Extract precisely the lines of the entries below, from the first line through the line containing "CAP_LEAN = Vector((0.15, 0, -0.1))".

### PROVIDED MATERIAL
# # # # #
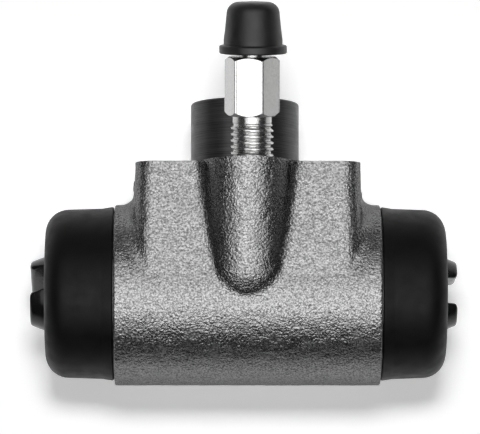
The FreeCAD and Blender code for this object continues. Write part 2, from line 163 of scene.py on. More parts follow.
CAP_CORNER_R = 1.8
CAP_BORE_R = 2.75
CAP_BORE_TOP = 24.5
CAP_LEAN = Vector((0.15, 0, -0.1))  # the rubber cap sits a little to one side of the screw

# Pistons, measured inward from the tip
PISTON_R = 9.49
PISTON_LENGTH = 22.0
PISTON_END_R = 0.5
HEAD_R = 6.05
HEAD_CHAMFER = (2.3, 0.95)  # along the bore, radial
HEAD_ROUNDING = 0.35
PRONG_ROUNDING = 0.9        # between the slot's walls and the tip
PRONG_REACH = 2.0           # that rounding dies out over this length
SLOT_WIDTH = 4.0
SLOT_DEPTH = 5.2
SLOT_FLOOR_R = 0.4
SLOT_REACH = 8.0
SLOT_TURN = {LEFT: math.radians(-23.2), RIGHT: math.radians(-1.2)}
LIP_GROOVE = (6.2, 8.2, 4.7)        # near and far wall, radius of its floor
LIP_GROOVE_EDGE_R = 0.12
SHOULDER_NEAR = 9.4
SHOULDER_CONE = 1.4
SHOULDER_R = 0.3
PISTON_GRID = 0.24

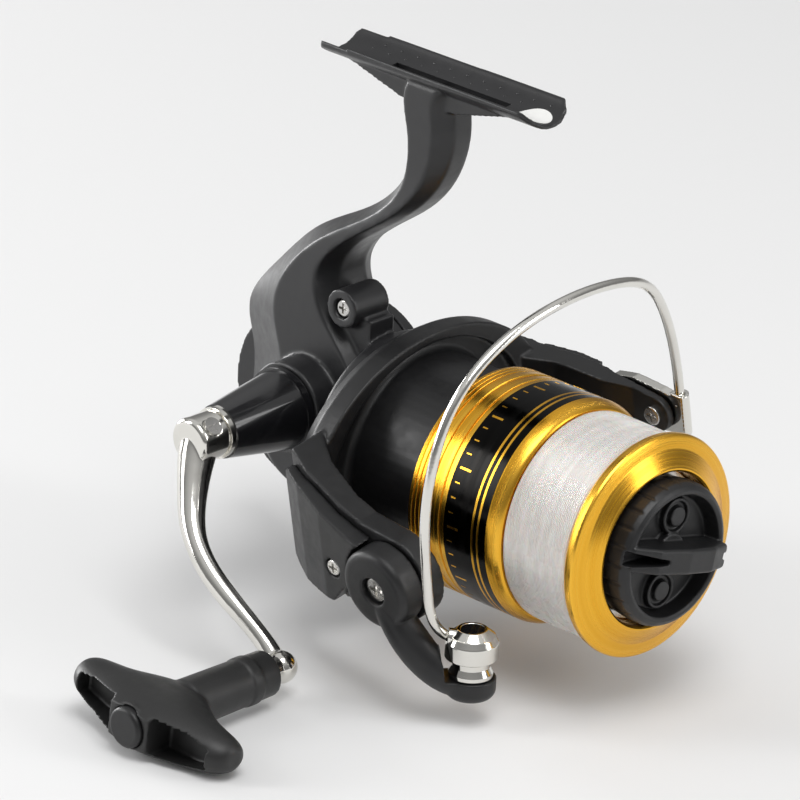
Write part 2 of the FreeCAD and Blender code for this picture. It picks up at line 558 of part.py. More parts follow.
# # # # #
### FINISHED TASK
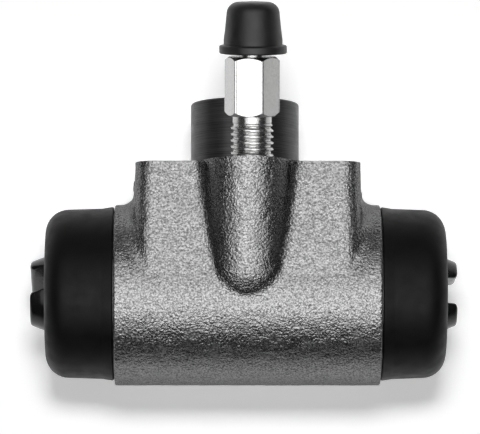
The FreeCAD and Blender code for this object continues. Write part 2, from line 163 of scene.py on. More parts follow.
CAP_CORNER_R = 1.8
CAP_BORE_R = 2.75
CAP_BORE_TOP = 24.5
CAP_LEAN = Vector((0.15, 0, -0.1))  # the rubber cap sits a little to one side of the screw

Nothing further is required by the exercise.